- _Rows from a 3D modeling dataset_

- - - -

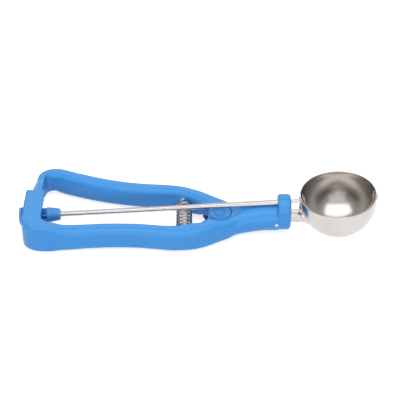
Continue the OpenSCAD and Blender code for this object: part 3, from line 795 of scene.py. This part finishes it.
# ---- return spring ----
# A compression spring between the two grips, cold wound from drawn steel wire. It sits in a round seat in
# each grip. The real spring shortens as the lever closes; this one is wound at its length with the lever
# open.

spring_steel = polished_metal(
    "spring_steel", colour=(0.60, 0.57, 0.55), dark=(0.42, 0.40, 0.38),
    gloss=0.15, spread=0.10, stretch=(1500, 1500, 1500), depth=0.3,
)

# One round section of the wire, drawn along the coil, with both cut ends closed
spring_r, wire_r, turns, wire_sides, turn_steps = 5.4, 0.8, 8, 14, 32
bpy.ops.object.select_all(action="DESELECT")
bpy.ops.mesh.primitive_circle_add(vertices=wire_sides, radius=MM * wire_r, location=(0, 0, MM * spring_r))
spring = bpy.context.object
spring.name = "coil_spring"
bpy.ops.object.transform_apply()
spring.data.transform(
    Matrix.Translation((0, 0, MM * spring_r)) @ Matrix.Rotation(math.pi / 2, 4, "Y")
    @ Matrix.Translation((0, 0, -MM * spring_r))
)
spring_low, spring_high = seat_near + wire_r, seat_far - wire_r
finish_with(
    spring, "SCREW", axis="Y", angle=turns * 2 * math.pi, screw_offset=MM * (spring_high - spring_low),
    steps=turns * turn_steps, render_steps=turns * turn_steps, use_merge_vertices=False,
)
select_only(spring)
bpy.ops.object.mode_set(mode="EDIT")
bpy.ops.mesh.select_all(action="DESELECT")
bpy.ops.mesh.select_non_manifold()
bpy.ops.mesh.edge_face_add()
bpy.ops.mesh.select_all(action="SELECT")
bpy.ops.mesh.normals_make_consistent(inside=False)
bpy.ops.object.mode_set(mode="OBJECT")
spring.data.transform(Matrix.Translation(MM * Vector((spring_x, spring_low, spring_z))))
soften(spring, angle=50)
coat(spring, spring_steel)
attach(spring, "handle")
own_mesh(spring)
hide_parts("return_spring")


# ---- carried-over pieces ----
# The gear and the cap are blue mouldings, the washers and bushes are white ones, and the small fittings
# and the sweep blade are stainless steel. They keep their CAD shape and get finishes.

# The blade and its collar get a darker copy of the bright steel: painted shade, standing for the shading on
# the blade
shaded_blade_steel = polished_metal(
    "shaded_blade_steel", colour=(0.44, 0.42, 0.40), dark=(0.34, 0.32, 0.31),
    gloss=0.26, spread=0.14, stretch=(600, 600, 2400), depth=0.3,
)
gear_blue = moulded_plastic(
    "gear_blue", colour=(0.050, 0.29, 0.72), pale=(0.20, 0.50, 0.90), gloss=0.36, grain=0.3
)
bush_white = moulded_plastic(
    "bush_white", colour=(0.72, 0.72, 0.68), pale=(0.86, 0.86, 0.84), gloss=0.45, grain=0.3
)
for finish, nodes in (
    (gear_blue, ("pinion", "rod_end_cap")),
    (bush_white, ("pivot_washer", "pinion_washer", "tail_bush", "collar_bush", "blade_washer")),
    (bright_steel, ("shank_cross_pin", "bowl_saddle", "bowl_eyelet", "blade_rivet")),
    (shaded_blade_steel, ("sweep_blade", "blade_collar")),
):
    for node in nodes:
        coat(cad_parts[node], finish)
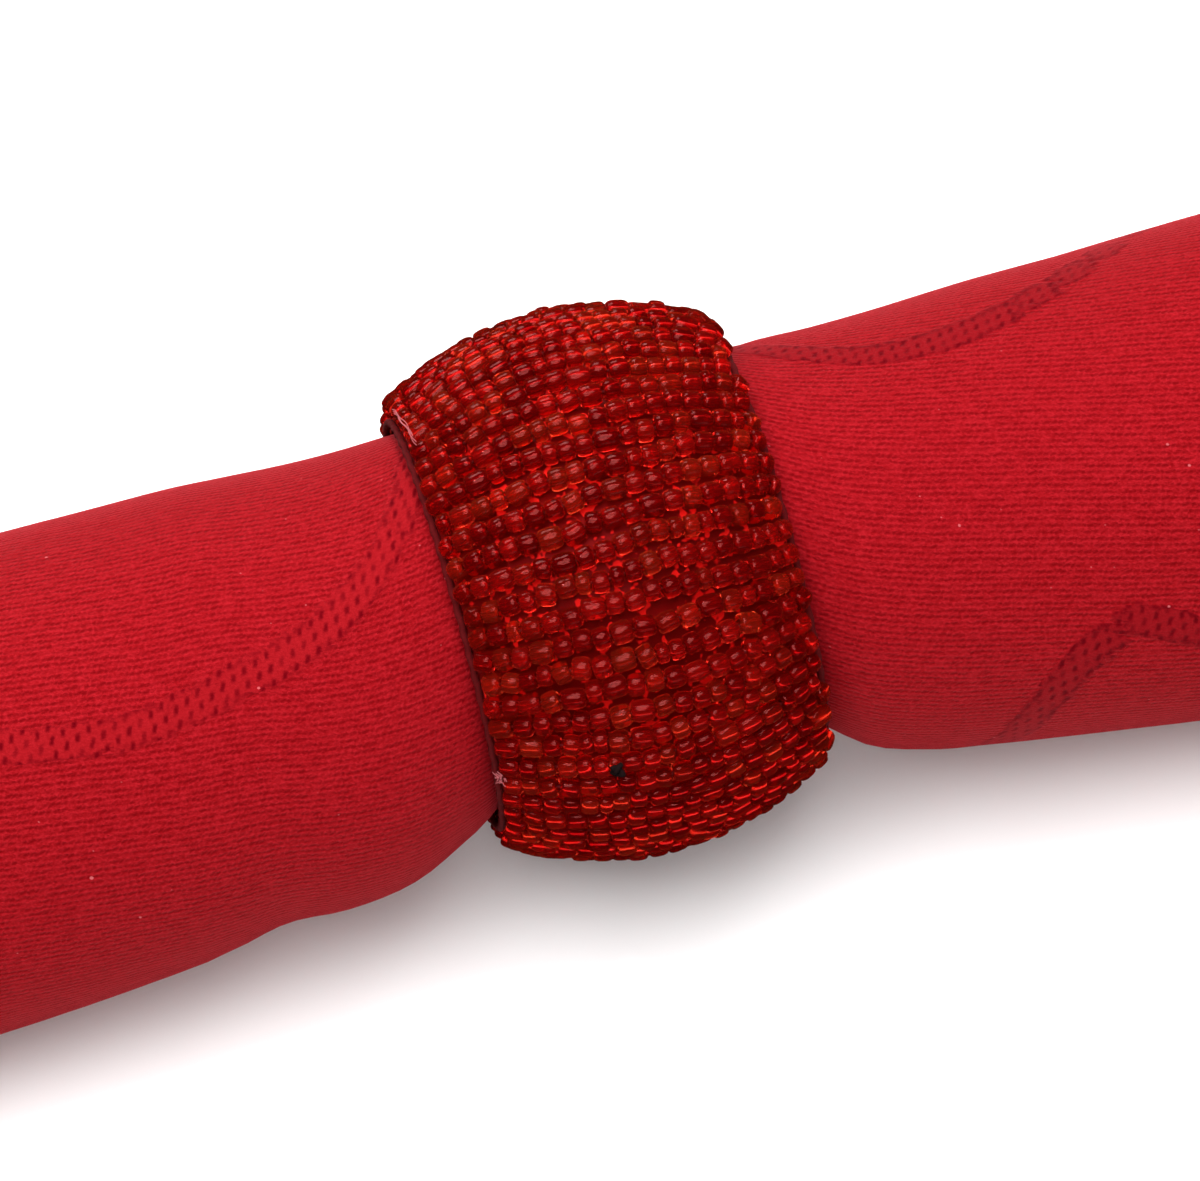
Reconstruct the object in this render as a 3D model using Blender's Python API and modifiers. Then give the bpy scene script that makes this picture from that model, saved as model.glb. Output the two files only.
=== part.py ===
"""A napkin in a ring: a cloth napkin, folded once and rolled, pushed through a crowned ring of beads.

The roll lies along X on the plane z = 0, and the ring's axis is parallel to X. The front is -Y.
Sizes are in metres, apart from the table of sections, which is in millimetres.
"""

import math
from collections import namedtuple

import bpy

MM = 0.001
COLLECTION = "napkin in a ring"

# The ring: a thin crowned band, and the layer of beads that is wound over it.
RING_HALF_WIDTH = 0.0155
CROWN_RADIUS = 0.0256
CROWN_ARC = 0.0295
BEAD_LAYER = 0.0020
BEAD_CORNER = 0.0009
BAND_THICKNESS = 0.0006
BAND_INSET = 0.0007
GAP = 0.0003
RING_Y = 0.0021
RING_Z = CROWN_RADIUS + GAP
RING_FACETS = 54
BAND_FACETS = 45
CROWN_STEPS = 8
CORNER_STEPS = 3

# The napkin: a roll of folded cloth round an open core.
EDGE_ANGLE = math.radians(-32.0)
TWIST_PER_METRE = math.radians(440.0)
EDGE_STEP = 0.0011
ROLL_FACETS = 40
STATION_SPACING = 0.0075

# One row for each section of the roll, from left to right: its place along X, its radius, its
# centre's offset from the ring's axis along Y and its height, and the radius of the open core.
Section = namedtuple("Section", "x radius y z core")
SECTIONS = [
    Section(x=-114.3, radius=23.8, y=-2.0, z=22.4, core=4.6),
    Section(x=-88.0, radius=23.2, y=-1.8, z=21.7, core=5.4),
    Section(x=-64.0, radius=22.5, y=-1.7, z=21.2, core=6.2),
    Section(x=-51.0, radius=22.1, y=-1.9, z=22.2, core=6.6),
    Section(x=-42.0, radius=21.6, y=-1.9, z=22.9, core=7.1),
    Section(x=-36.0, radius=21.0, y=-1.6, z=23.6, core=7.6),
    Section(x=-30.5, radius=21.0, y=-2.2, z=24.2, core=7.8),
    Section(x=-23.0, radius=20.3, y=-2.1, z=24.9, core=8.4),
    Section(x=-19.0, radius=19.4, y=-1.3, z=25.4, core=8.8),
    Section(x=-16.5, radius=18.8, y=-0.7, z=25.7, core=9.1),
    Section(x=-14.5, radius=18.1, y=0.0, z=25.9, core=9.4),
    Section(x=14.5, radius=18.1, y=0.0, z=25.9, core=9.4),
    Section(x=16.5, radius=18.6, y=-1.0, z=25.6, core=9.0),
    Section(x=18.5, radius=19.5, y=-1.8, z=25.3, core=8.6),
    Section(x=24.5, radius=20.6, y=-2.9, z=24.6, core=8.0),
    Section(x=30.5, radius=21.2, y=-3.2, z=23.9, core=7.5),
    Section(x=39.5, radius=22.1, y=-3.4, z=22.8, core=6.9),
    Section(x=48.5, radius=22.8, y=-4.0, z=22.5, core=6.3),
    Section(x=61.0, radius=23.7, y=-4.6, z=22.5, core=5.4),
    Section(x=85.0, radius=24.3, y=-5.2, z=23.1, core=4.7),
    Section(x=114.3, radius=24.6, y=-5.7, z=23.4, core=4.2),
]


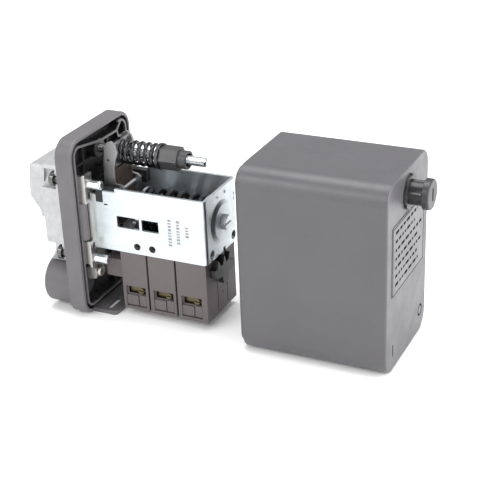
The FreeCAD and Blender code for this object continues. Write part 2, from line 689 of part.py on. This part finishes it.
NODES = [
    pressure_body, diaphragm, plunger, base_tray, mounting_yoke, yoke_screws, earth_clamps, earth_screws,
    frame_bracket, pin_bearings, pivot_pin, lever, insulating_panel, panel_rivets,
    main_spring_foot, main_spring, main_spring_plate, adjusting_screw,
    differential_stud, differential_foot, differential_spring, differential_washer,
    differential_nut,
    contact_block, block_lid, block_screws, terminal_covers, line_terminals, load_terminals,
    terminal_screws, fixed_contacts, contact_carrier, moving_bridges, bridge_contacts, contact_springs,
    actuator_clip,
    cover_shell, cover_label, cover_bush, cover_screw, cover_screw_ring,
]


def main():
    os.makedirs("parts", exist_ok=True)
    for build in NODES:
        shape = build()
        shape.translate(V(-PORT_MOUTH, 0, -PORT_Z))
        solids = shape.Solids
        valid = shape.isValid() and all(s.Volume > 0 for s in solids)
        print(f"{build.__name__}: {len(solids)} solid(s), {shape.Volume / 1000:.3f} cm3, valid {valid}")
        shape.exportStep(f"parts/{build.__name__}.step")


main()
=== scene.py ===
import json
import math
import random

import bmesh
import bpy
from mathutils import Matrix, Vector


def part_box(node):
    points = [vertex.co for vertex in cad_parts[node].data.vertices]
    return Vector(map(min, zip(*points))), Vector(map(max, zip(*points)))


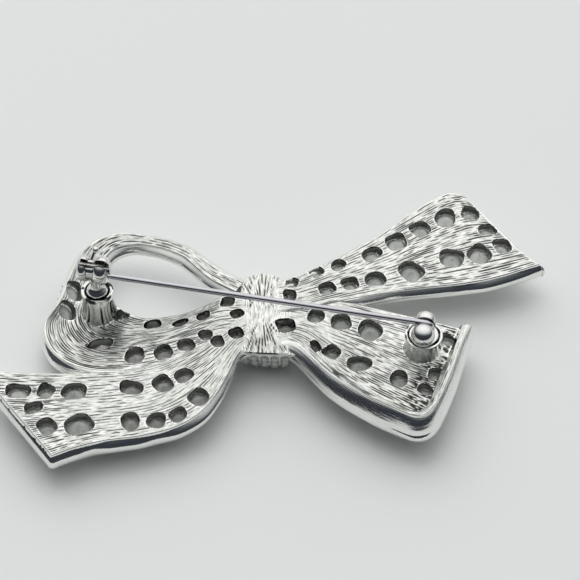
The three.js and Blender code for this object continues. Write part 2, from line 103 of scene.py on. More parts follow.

- - - -

- _DO THIS_
Beginning with the line that contains "valid = shape.isValid()", quote each line exactly through the last line of the entries above, and nothing beyond them.

- _SOLUTION TO THE EXERCISE_
        valid = shape.isValid() and all(s.Volume > 0 for s in solids)
        print(f"{build.__name__}: {len(solids)} solid(s), {shape.Volume / 1000:.3f} cm3, valid {valid}")
        shape.exportStep(f"parts/{build.__name__}.step")


main()
=== scene.py ===
import json
import math
import random

import bmesh
import bpy
from mathutils import Matrix, Vector


def part_box(node):
    points = [vertex.co for vertex in cad_parts[node].data.vertices]
    return Vector(map(min, zip(*points))), Vector(map(max, zip(*points)))


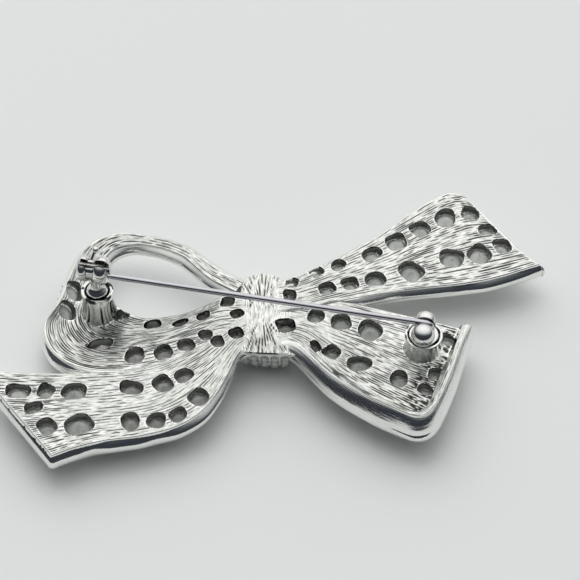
The three.js and Blender code for this object continues. Write part 2, from line 103 of scene.py on. More parts follow.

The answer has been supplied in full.